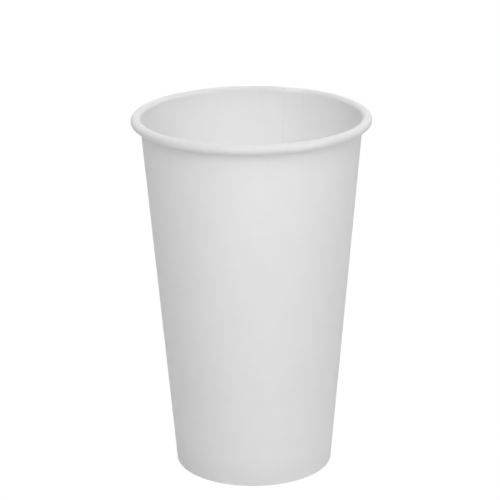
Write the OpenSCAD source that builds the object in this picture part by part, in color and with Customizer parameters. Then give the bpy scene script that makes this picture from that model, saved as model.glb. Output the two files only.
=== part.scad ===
// Paper cup for hot drinks, 16 oz size with a 90 mm rim: a conical side wall of one coated sheet
// with a rolled rim, a lapped side seam and a folded hem, and a flat base disc with a skirt that
// is held in the hem. Millimetres. The cup stands on z = 0 and its axis is Z.

/* [Cup] */
// Height over the rolled rim
cup_h = 138; // [100:0.5:170]
// Outside diameter of the rolled rim
rim_d = 90; // [84:0.5:98]
// Outside diameter of the wall at the foot
foot_d = 60; // [54:0.5:66]

/* [Board] */
// Thickness of the side wall's board
wall_t = 0.36; // [0.28:0.01:0.48]
// Thickness of the base disc's board
base_t = 0.32; // [0.26:0.01:0.42]
// Space left for the seal between two bonded faces
seal_gap = 0.02; // [0.01:0.01:0.04]

/* [Rolled rim] */
// Outside diameter of the roll
roll_d = 3.7; // [3.2:0.1:4.6]
// How far the sheet's end runs on inside the roll, in degrees
roll_tail = 75; // [30:5:100]

/* [Side seam] */
// Direction of the sheet's inner edge, in degrees from +X
seam_dir = 72; // [0:1:359]
// Width over which the sheet's two ends lap
seam_w = 8; // [5:0.5:12]
// Width over which the outer end steps out over the inner one
seam_ramp = 1.8; // [1.2:0.1:2.4]
// Depth of the step where the seam is pressed into the roll
roll_step = 0.14; // [0.1:0.02:0.2]

/* [Foot and base] */
// Height of the base disc's upper face over the table
base_z = 9; // [8.5:0.5:14]
// Outside radius of the bend from the disc to its skirt
bend_r = 0.8; // [0.6:0.1:1.4]
// Height of the hem that is folded in and up
hem_h = 6.5; // [4:0.5:7]
// Space between the skirt's cut edge and the fold
skirt_gap = 0.3; // [0.1:0.1:0.6]

/* [Hidden] */
$fn = 120;
roll_r = roll_d / 2;
foot_r = foot_d / 2;

// Centre of the roll's section, and its place from the wall's outer line at the foot.
roll_x = rim_d / 2 - roll_r;
roll_z = cup_h - roll_r;
run = roll_x - foot_r;
reach = sqrt(run * run + roll_z * roll_z);

// Lean of the wall, so that its inner face runs into the roll as a tangent.
lean = acos((roll_r - wall_t) / reach) - atan2(roll_z, run);

// In the wall's own frame x runs out of its outer face and y runs up along it from the foot.
roll_c = roll_r - wall_t;
roll_y = run * sin(lean) + roll_z * cos(lean);
pitch = wall_t + seal_gap;
hem_out = -wall_t - base_t - 2 * seal_gap;
hem_in = hem_out - wall_t;
skirt_out = -wall_t - seal_gap;
skirt_in = skirt_out - base_t;
fold_r = 10 * wall_t / 9;
lap_top = roll_y - 0.8 * wall_t;
lap_lift = 5 * wall_t / 36;
step_top = roll_y - 1.1 * wall_t;
below = -2;
clear = 1;

// How far round the seam's ramp has come where it is x outside a face, by that face's radius.
function sag(r) = seam_ramp * seam_ramp / (2 * r);
wall_slope = seam_ramp / (wall_t + sag(roll_x));
seam_bow = seam_w * seam_w / foot_r;

// The cut into the roll is shorter and stays shallow, because the roll curves away from it.
groove_w = 8.5 * roll_step;
groove_over = 0.06;

// How far up the wall's frame a point is that lies a outside the wall and z over the table.
function up_wall(a, z) = (z + a * sin(lean)) / cos(lean);
// The same point in the section plane, as [radius, height].
function at(a, z) = [foot_r + a * cos(lean) + up_wall(a, z) * sin(lean), z];

// Lays a section that is drawn in the wall's own frame onto the cup's section plane.
module on_wall() {
    translate([foot_r, 0]) rotate(-lean) children();
}

// A strip of board from y0 to y1, between x0 and x1 of the wall's frame.
module strip(x0, x1, y0, y1) {
    translate([x0, y0]) square([x1 - x0, y1 - y0]);
}

// A bent strip of board: a ring of outer radius r and thickness t, where the children cover it.
module bent(r, t) {
    intersection() {
        difference() {
            circle(r);
            circle(r - t);
        }
        children();
    }
}

// The part of the section plane above the table.
module above_table() {
    square([rim_d, cup_h]);
}

// The roll: over the top, back under it to the wall, and up inside itself.
module roll_section() {
    side = 2 * roll_d;
    translate([roll_c, roll_y]) bent(roll_r, wall_t) {
        translate([-side / 2, 0]) square([side, side]);
    }
    translate([roll_c + pitch / 2, roll_y]) bent(roll_r - pitch / 2, wall_t) {
        translate([-side / 2, -side]) square([side, side]);
    }
    translate([roll_c, roll_y]) bent(roll_r - pitch, wall_t) polygon([
        [0, 0],
        [-side, 0],
        [-side, side * sin(roll_tail)],
        [-side * cos(roll_tail), side * sin(roll_tail)]
    ]);
}

// A square corner at the foot that is cut off to leave a round one of radius fold_r.
module fold_corner(a, dir) {
    centre = at(a - dir * fold_r, fold_r);
    difference() {
        polygon([
            centre,
            [centre.x, -clear],
            [at(a, -clear).x + dir * clear, -clear],
            [at(a, fold_r).x + dir * clear, centre.y - dir * clear * sin(lean)],
            centre + dir * fold_r * [cos(lean), -sin(lean)]
        ]);
        translate(centre) circle(fold_r);
    }
}

// Both layers of the foot and the fold that joins them.
module foot_section() {
    difference() {
        intersection() {
            on_wall() union() {
                strip(hem_in, 0, below, fold_r + wall_t);
                strip(hem_in, hem_out, fold_r, hem_h);
            }
            above_table();
        }
        fold_corner(0, 1);
        fold_corner(hem_in, -1);
        intersection() {
            on_wall() strip(hem_out, -wall_t, below, hem_h);
            translate([0, wall_t]) square([rim_d, cup_h]);
        }
    }
}

// The whole sheet in section.
module sheet_section() {
    on_wall() strip(-wall_t, 0, fold_r, roll_y);
    on_wall() roll_section();
    foot_section();
}

// A second layer in section, on the sheet's outer face at a; it ends just off the table.
module second_layer(a, dir, top) {
    axis = a - dir * fold_r;
    inner = a - dir * wall_t / 2;
    outer = a + dir * wall_t;
    far = 4 * wall_t;
    on_wall() strip(min(inner, outer), max(inner, outer), up_wall(axis, fold_r), top);
    translate(at(axis, fold_r)) bent(fold_r + wall_t, 1.5 * wall_t) polygon([
        [0, 0],
        dir * far * [cos(lean), -sin(lean)],
        [dir * far, lap_lift - fold_r],
        [0, lap_lift - fold_r]
    ]);
}

// Places a shape in the wall's frame at the seam: x out of the wall, y round the cup, z up it.
module at_seam() {
    rotate([0, 0, seam_dir]) translate([foot_r, 0, 0]) rotate([0, lean, 0]) children();
}

// A bar of even width along the wall at the seam, from y0 to y1 up the wall.
module seam_bar(y0, y1) {
    at_seam() translate([0, 0, y0]) linear_extrude(y1 - y0) children();
}

// Where the sheet's outer end lies over the inner one, outside the wall.
module wall_lap() {
    inside = -2 * wall_t;
    outside = 2 * wall_t;
    intersection() {
        rotate_extrude() second_layer(0, 1, lap_top);
        seam_bar(below, lap_top + clear) polygon([
            [inside - seam_bow, -seam_w],
            [outside, -seam_w],
            [outside, (wall_t - outside) * wall_slope],
            [inside, (wall_t - inside) * wall_slope]
        ]);
    }
}

// The same lap where it has gone round the fold and up the hem; the ramp is pressed short there.
module hem_lap() {
    inside = hem_in - 2 * wall_t - seam_bow;
    outside = hem_in + wall_t;
    intersection() {
        rotate_extrude() second_layer(hem_in, -1, hem_h);
        seam_bar(below, hem_h + clear) translate([inside, -seam_w]) {
            square([outside - inside, seam_w + seam_ramp / 2]);
        }
    }
}

// The step at the sheet's inner edge: cut down the inside of the wall, and shallow under the roll.
module inner_step() {
    deep = -wall_t - clear;
    seam_bar(base_z, step_top) polygon([
        [deep, 0],
        [0, 0],
        [deep, -deep * wall_slope]
    ]);
    seam_bar(step_top - clear, roll_y) polygon([
        [-wall_t - groove_over, 0],
        [-wall_t + roll_step, 0],
        [-wall_t - groove_over, groove_w * (1 + groove_over / roll_step)]
    ]);
}

// The same step, pressed nearly flat where it runs over the roll.
module roll_groove() {
    at_seam() translate([roll_c, 0, roll_y]) rotate([90, 0, 0]) {
        rotate_extrude(angle = 235, start = -50) polygon([
            [roll_r - roll_step, 0],
            [roll_r + groove_over, -groove_w * (1 + groove_over / roll_step)],
            [roll_r + groove_over, 0]
        ]);
    }
}

// One sheet of coated board: the wall, its rolled rim, its lapped seam and its hem.
module sidewall() {
    color([0.95, 0.95, 0.94]) difference() {
        union() {
            rotate_extrude() sheet_section();
            wall_lap();
            hem_lap();
        }
        inner_step();
        roll_groove();
    }
}

// All that lies under z and inside the wall's line a, from x0 outwards, with its corner rounded to r.
module inside_bend(x0, a, z, r) {
    far = 2 * r;
    difference() {
        polygon([
            [x0, below + x0],
            [x0, z],
            at(a, z),
            at(a, below + x0)
        ]);
        translate(at(a - r, z - r)) difference() {
            polygon([
                [0, 0],
                [0, far],
                [far, far],
                far * [cos(lean), -sin(lean)]
            ]);
            circle(r, $fn = 60);
        }
    }
}

// The disc and its skirt in section, down to the skirt's cut edge.
module base_section() {
    difference() {
        inside_bend(0, skirt_out, base_z, bend_r);
        inside_bend(-clear, skirt_in, base_z - base_t, bend_r - base_t);
        on_wall() strip(-foot_d, clear, 2 * below, wall_t + skirt_gap);
    }
}

// The base: a flat disc, bent down all round into a skirt that lies in the hem.
module base_disc() {
    color([0.93, 0.93, 0.92]) rotate_extrude() base_section();
}

sidewall();
base_disc();
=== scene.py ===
"""Looks of the paper coffee cup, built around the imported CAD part.

Two pieces replace the two CAD nodes: the sheet that makes the wall, its rolled rim, its lapped
side seam and its folded hem, and the base disc with its skirt. Both are swept from the same sizes
as the CAD source, in millimetres, and are turned into metres when their meshes are made.
"""

import math

import bpy
import numpy as np
from mathutils import Matrix, Vector


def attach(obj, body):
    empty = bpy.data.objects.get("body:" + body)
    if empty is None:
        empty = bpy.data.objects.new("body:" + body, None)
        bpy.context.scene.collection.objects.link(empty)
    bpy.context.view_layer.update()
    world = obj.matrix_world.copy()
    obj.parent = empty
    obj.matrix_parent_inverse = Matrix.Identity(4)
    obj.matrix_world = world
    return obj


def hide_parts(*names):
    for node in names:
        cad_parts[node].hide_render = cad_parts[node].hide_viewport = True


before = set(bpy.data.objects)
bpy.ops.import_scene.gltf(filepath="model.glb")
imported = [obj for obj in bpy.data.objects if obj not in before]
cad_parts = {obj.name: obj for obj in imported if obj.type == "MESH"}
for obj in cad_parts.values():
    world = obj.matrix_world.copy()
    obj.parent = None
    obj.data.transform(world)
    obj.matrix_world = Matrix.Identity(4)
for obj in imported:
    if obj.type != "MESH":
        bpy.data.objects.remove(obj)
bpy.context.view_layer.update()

MM = 0.001

# Sizes of the cup, as in the CAD source, in millimetres and degrees.
CUP_H = 138.0
RIM_D = 90.0
FOOT_D = 60.0
WALL_T = 0.36
BASE_T = 0.32
SEAL_GAP = 0.02
ROLL_D = 3.7
ROLL_TAIL = 75.0
SEAM_DIR = 72.0
SEAM_W = 8.0
SEAM_RAMP = 1.8
ROLL_STEP = 0.14
BASE_Z = 9.0
BEND_R = 0.8
HEM_H = 6.5
SKIRT_GAP = 0.3

# What follows from them; the wall's frame has x out of its outer face and y up along it.
ROLL_R = ROLL_D / 2
FOOT_R = FOOT_D / 2
RUN = RIM_D / 2 - ROLL_R - FOOT_R
RISE = CUP_H - ROLL_R
LEAN = math.acos((ROLL_R - WALL_T) / math.hypot(RUN, RISE)) - math.atan2(RISE, RUN)
ROLL_C = ROLL_R - WALL_T
ROLL_Y = RUN * math.sin(LEAN) + RISE * math.cos(LEAN)
PITCH = WALL_T + SEAL_GAP
HEM_OUT = -WALL_T - BASE_T - 2 * SEAL_GAP
HEM_IN = HEM_OUT - WALL_T
SKIRT_OUT = -WALL_T - SEAL_GAP
FOLD_R = WALL_T * 10 / 9
GROOVE_W = 8.5 * ROLL_STEP

# Details that only the looks have, in millimetres.
SEAM_EASE = 6.0         # length over which the sheet settles back beside the lap
ROLL_EASE = 7.5         # length over which the roll widens before it takes up the inner end
PRESS_W = 4.0           # width over which the lap is pressed thin in the roll
STEP_FADE = 3.0         # length below the roll over which the seam's full step begins
RAMP_W = 7.5            # width over which the sheet steps out over its inner end
RAMP_BOW = 1.5          # how late in that width the step comes; 1 is an even ramp
LINE_AT = 2.1           # faint line that the sealing bar presses beside the sheet's inner edge
LINE_W = 0.5
LINE_DEPTH = 0.07
CORNER_W = 0.4          # worn corner of the sheet's inner edge
CORNER_DEPTH = 0.05
KNURL_COUNT = 96        # ribs that the sealing wheel leaves on the hem
KNURL_DEPTH = 0.09
KNURL_RISE = 5          # the ribs begin over a fifth of the hem's height and end over a sixth
KNURL_FALL = 6
WAVE = 0.05             # how far the wall of a real cup wanders from a true cone
BASE_SAG = 0.25         # how far the base hangs down in its middle
HIDDEN_CLEAR = 0.15     # extra room for the skirt's cut edge over the lifted fold

# The waves of that wall: share, number round the cup, phase, and how the phase turns with height.
WAVES = (
    (0.55, 2, 0.8, 0.0),
    (0.3, 3, -1.1, 0.02),
    (0.15, 5, 2.0, -0.035),
)
WAVE_START, WAVE_RISE = 8, 30       # where they begin over the table, and over what height
WAVE_END, WAVE_FALL = 128, 25       # the same where they end under the rim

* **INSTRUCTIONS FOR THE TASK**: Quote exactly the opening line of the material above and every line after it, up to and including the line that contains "its axis is Z.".

* **PROBLEM SOLUTION**:
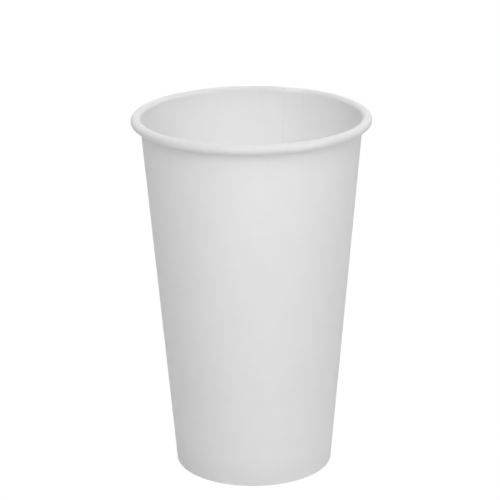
Write the OpenSCAD source that builds the object in this picture part by part, in color and with Customizer parameters. Then give the bpy scene script that makes this picture from that model, saved as model.glb. Output the two files only.
=== part.scad ===
// Paper cup for hot drinks, 16 oz size with a 90 mm rim: a conical side wall of one coated sheet
// with a rolled rim, a lapped side seam and a folded hem, and a flat base disc with a skirt that
// is held in the hem. Millimetres. The cup stands on z = 0 and its axis is Z.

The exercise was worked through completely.